The obvious conclusion is that employees react positively to criticism but slack off whenever praised, and the inevitable result is that managers tend to criticize far more than they praise.

Of course such conclusions and decisions are totally wrong. The observed results have very little to do with the boss's actions or human nature, and everything to do with when the criticism or praise was given.
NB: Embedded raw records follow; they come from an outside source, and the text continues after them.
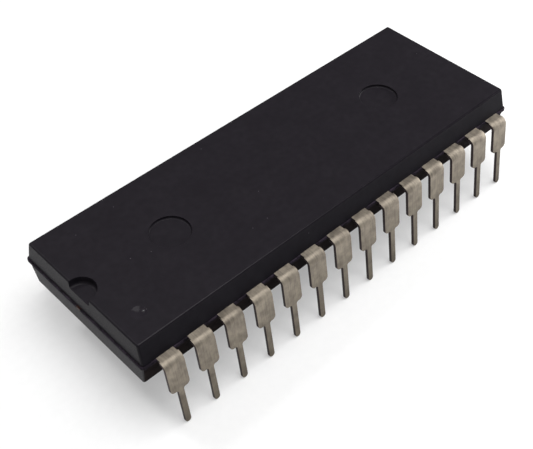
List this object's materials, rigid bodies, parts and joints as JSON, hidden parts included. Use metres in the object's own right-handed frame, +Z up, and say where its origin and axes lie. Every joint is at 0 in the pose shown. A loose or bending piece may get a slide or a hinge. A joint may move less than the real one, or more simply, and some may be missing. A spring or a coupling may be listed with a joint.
{
  "type": "dip integrated circuit chip",
  "caption": "Black moulded chip in dual in-line form: long flat body with an end notch and a pin 1 dimple, and a row of bent tinned leads with narrow pins along each long side.",
  "frame": {"origin": "middle of the footprint, on the plane that the pin tips stand on", "axes": "+X along the body away from the notched end, +Y across the rows away from lead 1's row, +Z up through the top face"},
  "size_m": [0.0368, 0.0164, 0.0076],
  "materials": {
    "moulding_compound": "satin-matt black epoxy moulding compound, spark-eroded mould face",
    "tinned_lead": "matt electroplated tin with fine lengthwise streaks",
    "bare_lead_frame": "bare copper alloy, cut end",
    "die_adhesive": "silver-filled epoxy",
    "silicon_die": "polished silicon",
    "gold_wire": "drawn gold"
  },
  "bodies": {
    "root": {"moulded_body": "moulding_compound", "die_pad": "bare_lead_frame", "die_adhesive": "die_adhesive", "die": "silicon_die", "lead_01": "tinned_lead", "lead_02": "tinned_lead", "lead_03": "tinned_lead", "lead_04": "tinned_lead", "lead_05": "tinned_lead", "lead_06": "tinned_lead", "lead_07": "tinned_lead", "lead_08": "tinned_lead", "lead_09": "tinned_lead", "lead_10": "tinned_lead", "lead_11": "tinned_lead", "lead_12": "tinned_lead", "lead_13": "tinned_lead", "lead_14": "tinned_lead", "lead_15": "tinned_lead", "lead_16": "tinned_lead", "lead_17": "tinned_lead", "lead_18": "tinned_lead", "lead_19": "tinned_lead", "lead_20": "tinned_lead", "lead_21": "tinned_lead", "lead_22": "tinned_lead", "lead_23": "tinned_lead", "lead_24": "tinned_lead", "lead_25": "tinned_lead", "lead_26": "tinned_lead", "lead_27": "tinned_lead", "lead_28": "tinned_lead", "bond_wire_01": "gold_wire", "bond_wire_02": "gold_wire", "bond_wire_03": "gold_wire", "bond_wire_04": "gold_wire", "bond_wire_05": "gold_wire", "bond_wire_06": "gold_wire", "bond_wire_07": "gold_wire", "bond_wire_08": "gold_wire", "bond_wire_09": "gold_wire", "bond_wire_10": "gold_wire", "bond_wire_11": "gold_wire", "bond_wire_12": "gold_wire", "bond_wire_13": "gold_wire", "bond_wire_14": "gold_wire", "bond_wire_15": "gold_wire", "bond_wire_16": "gold_wire", "bond_wire_17": "gold_wire", "bond_wire_18": "gold_wire", "bond_wire_19": "gold_wire", "bond_wire_20": "gold_wire", "bond_wire_21": "gold_wire", "bond_wire_22": "gold_wire", "bond_wire_23": "gold_wire", "bond_wire_24": "gold_wire", "bond_wire_25": "gold_wire", "bond_wire_26": "gold_wire", "bond_wire_27": "gold_wire", "bond_wire_28": "gold_wire"}
  },
  "joints": []
}
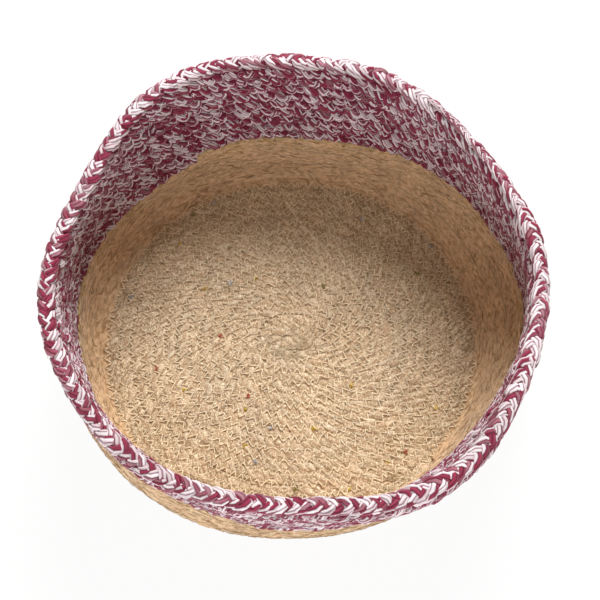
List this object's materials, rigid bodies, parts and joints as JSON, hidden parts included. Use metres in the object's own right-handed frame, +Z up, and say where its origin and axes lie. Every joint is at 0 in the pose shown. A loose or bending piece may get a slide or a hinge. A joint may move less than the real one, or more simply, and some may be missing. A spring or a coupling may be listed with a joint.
{
  "type": "round braided basket",
  "caption": "Round open basket of braided jute cord coiled and sewn into a flat floor and soft wall, with a braided burgundy and white upper wall and rim; no handles or lid",
  "frame": {"origin": "On the underside of the floor, below the straight start of the coil in the middle of the floor", "axes": "+Z up through the open top; -Y towards the front of the picture, where the wall is pressed in; +X to its right"},
  "size_m": [0.3185, 0.3057, 0.1396],
  "materials": {
    "jute": "matte natural fibre",
    "coloured_yarn": "matte mixed burgundy and white yarn"
  },
  "bodies": {
    "root": {"jute_floor_coil": "jute", "jute_wall_coil": "jute", "coloured_wall_coil": "coloured_yarn", "coloured_rim_coil": "coloured_yarn"}
  },
  "joints": []
}
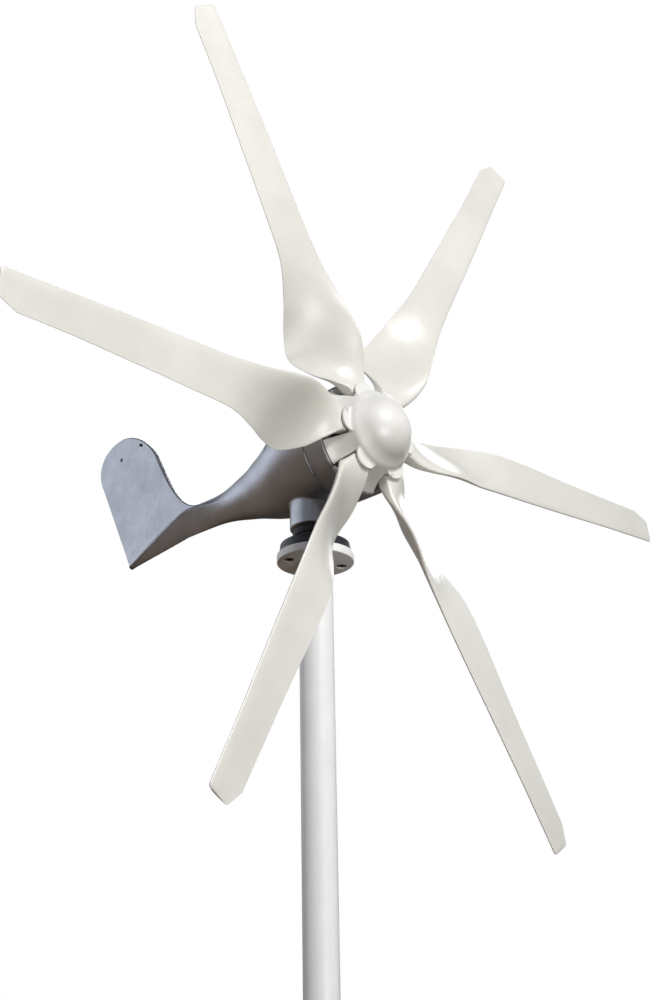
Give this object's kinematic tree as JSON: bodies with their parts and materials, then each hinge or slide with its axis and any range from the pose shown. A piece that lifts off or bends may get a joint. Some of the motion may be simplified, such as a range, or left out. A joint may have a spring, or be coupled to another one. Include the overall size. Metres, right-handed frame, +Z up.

People's performances can fluctuate randomly from day to day, so it's not surprising that the average after an especially bad day would be better, nor that the average after an especially good day would be worse. The same results would have been observed even if the boss hadn't bothered to offer any criticism or praise at all. The observed effects were simply an artifact of the choice of the test point trigger. If one observes the landscape only when in a valley, the view is of nothing but mountains; if one looks only when a peak is reached, every direction is downhill.

Now even when a statistic is understood in its full context, it might not be as meaningful as it appears. Physicists and engineers know that it would be misleading to express their results with more precision than their original measurements. But people that present statistics are under no such constraint. A statistic like 71.4286% is very precise, and that can lead people to think that it is equally accurate. In fact that could be the result of five out of seven responses, which is nowhere near an accurate value if that sample of seven is supposed to represent a much larger number of people.

And remember, 27.358% of all statistics are made up.